During my middle school to the end of my highschool I used to belive that i was better than the people that surrounded me, that I was more intelligent and that they were too emotive and dumb. But now, with 18 years old and on my last year of highschool, i just notice how this thought isn't necessarily true. I'm in this school since the last year and I had finally found people who are interested in things i like such as anime, arts and media in general. People that are intelligent, you can notice this by the way they express themselves, but on the other hand they also had developed the abilities of being social (thus not being weird), being healty and any kind of normalfag hobbies while also being intelligent.
This broke my illusion that i was the only smart guy in the world, or that i was somehow superior to my surroundings.

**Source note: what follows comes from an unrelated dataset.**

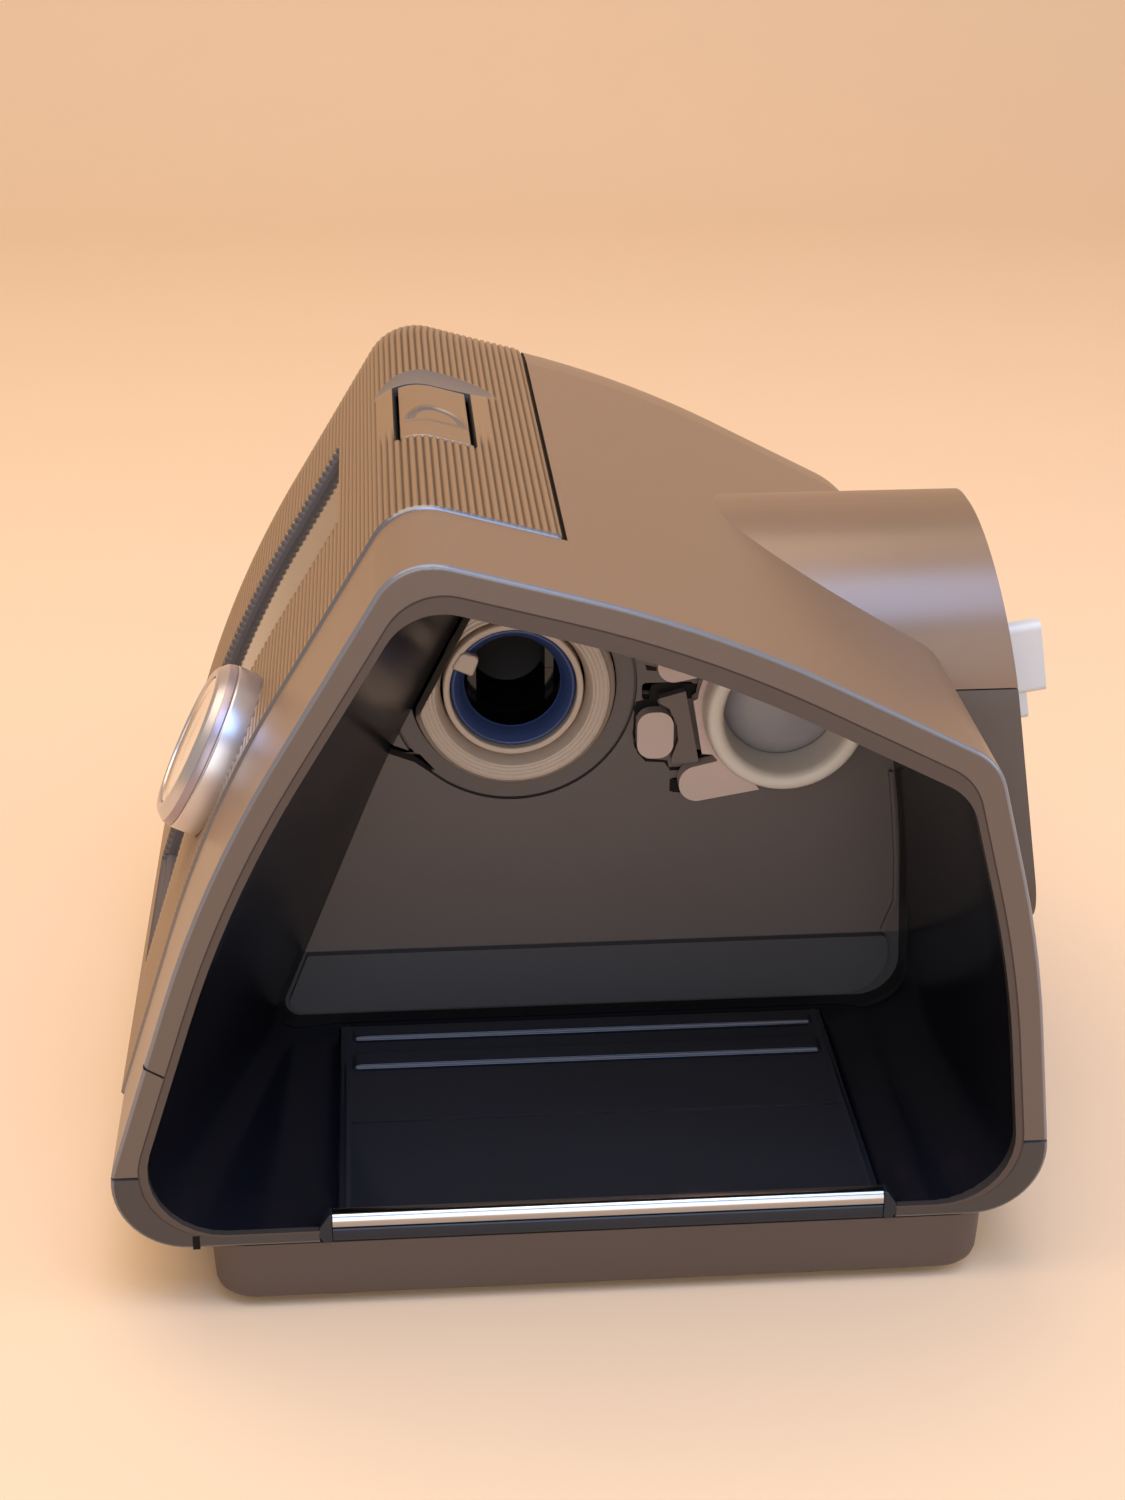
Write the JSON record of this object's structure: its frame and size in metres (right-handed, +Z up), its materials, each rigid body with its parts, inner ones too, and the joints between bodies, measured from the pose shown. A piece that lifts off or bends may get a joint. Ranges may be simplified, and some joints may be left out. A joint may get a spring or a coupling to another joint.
{
  "type": "cpap machine",
  "caption": "Bedside airway pressure machine with a ribbed front, display channel, push-and-turn knob, power button and an open side bay with heater plate and air ports.",
  "frame": {"origin": "on the table, under the middle of the rubber mat's plane, where the machine's height starts", "axes": "+X out of the open bay, +Y towards the rear with the air outlet, +Z up"},
  "size_m": [0.17, 0.1668, 0.1336],
  "materials": {
    "casing": "satin warm taupe",
    "cover": "satin dark brown-grey",
    "tray": "satin warm taupe",
    "plinth": "matt near-black",
    "steel": "bright steel",
    "rubber": "matt black",
    "fascia": "satin champagne with fine ribs",
    "switch": "matt",
    "board": "solder mask",
    "channel": "satin dark brown",
    "glass": "polished dark",
    "module": "matt",
    "knob": "satin silver",
    "knob_face": "polished, slightly dished",
    "beige": "matt beige",
    "liner": "matt near-black brown",
    "panel": "matt dark brown",
    "heater": "dark anodised",
    "element": "plain",
    "bar": "polished dark",
    "black": "matt black",
    "blue": "satin blue",
    "silicone": "translucent cream",
    "duct": "satin grey",
    "housing": "matt",
    "wheel": "matt",
    "foam": "filter foam, open weave"
  },
  "bodies": {
    "machine": {"main_casing": "casing", "rear_cover": "cover", "base_tray": "tray", "plinth": "plinth", "case_screws": "steel", "rubber_mat": "rubber", "ribbed_fascia": "fascia", "power_switch": "switch", "switch_board": "board", "channel_frame": "channel", "display_glass": "glass", "control_board": "board", "display_module": "module", "encoder": "module", "bay_liner": "liner", "bay_back_panel": "panel", "heater_springs": "rubber", "sill_bar": "bar", "sill_bar_caps": "black", "port_flange": "beige", "port_tube": "beige", "port_seal": "blue", "return_seal": "silicone", "latch_bar": "panel", "outlet_duct": "duct", "outlet_port": "cover", "blower_lower": "housing", "blower_upper": "housing", "blower_motor": "module", "blower_deck": "black", "main_board": "board", "board_parts": "module", "filter_pad": "foam", "filter_frame": "black", "power_inlet": "black"},
    "push_stem": {"encoder_plunger": "beige"},
    "knob": {"knob_skirt": "knob", "knob_face": "knob_face", "encoder_shaft": "steel"},
    "power_key": {"power_button": "fascia"},
    "latch": {"latch_button": "beige"},
    "lever": {"port_lever": "beige"},
    "fan": {"impeller": "wheel"},
    "hot_plate": {"heater_plate": "heater", "heater_element": "element"},
    "filter_lid": {"filter_door": "cover"}
  },
  "joints": [
    {"name": "knob_push", "type": "slide", "parent": "machine", "child": "push_stem", "axis": [0, 0.891, -0.454], "range_m": [0, 0.0008], "stiffness_N_per_m": 2500, "springref_m": -0.0006},
    {"name": "knob_turn", "type": "hinge", "parent": "push_stem", "child": "knob", "pos_m": [0.04, -0.0571, 0.0828], "axis": [0, -0.891, 0.454], "continuous": true},
    {"name": "power_press", "type": "hinge", "parent": "machine", "child": "power_key", "pos_m": [0.0202, -0.021, 0.1305], "axis": [0, -1, 0], "range_deg": [0, 1.8], "stiffness_Nm_per_rad": 0.6, "springref_deg": -2.86},
    {"name": "latch_press", "type": "slide", "parent": "machine", "child": "latch", "axis": [-1, 0, 0], "range_m": [0, 0.0015], "stiffness_N_per_m": 900, "springref_m": -0.0008},
    {"name": "lever_turn", "type": "hinge", "parent": "machine", "child": "lever", "pos_m": [0.0168, 0.0417, 0.08035], "axis": [1, 0, 0], "range_deg": [0, 5]},
    {"name": "impeller_spin", "type": "hinge", "parent": "machine", "child": "fan", "pos_m": [-0.038, 0.0142, 0.078], "axis": [0, 0, 1], "continuous": true},
    {"name": "heater_plate_press", "type": "slide", "parent": "machine", "child": "hot_plate", "axis": [0, 0, 1], "range_m": [-0.001, 0], "stiffness_N_per_m": 4000, "springref_m": 0.0012, "deforming": ["heater_springs"]},
    {"name": "filter_open", "type": "hinge", "parent": "machine", "child": "filter_lid", "pos_m": [-0.034, 0.0768, 0.0403], "axis": [-1, 0, 0], "range_deg": [0, 60]}
  ]
}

So I was thinking about this and concluded that normalfags are naturally better than me, in some aspects (but not just socially) because the way they interact with the world and people is different than mine, but not in a normal subjective way: they get to talk with people more often, go outside with more frequency, satisfty their own sexual desires by partying and all sorts of things that they do, while i don't.
It's not like my way of living didn't provided me good things, it actually did: i was able to be a more empathetic person (this is also due to me watching Evangelion), observative person and also stimulated my sensitivity and thinking, qualities that i already had since i was younger. I'm not racist like they are, i try to respect people more than them and i don't drink, but… at what cost? Losing things like what its called "youth" by the slice of life animes that i watch, being ashamed of myself, feeling that i don't have a place to belong but my bedroom and my computer.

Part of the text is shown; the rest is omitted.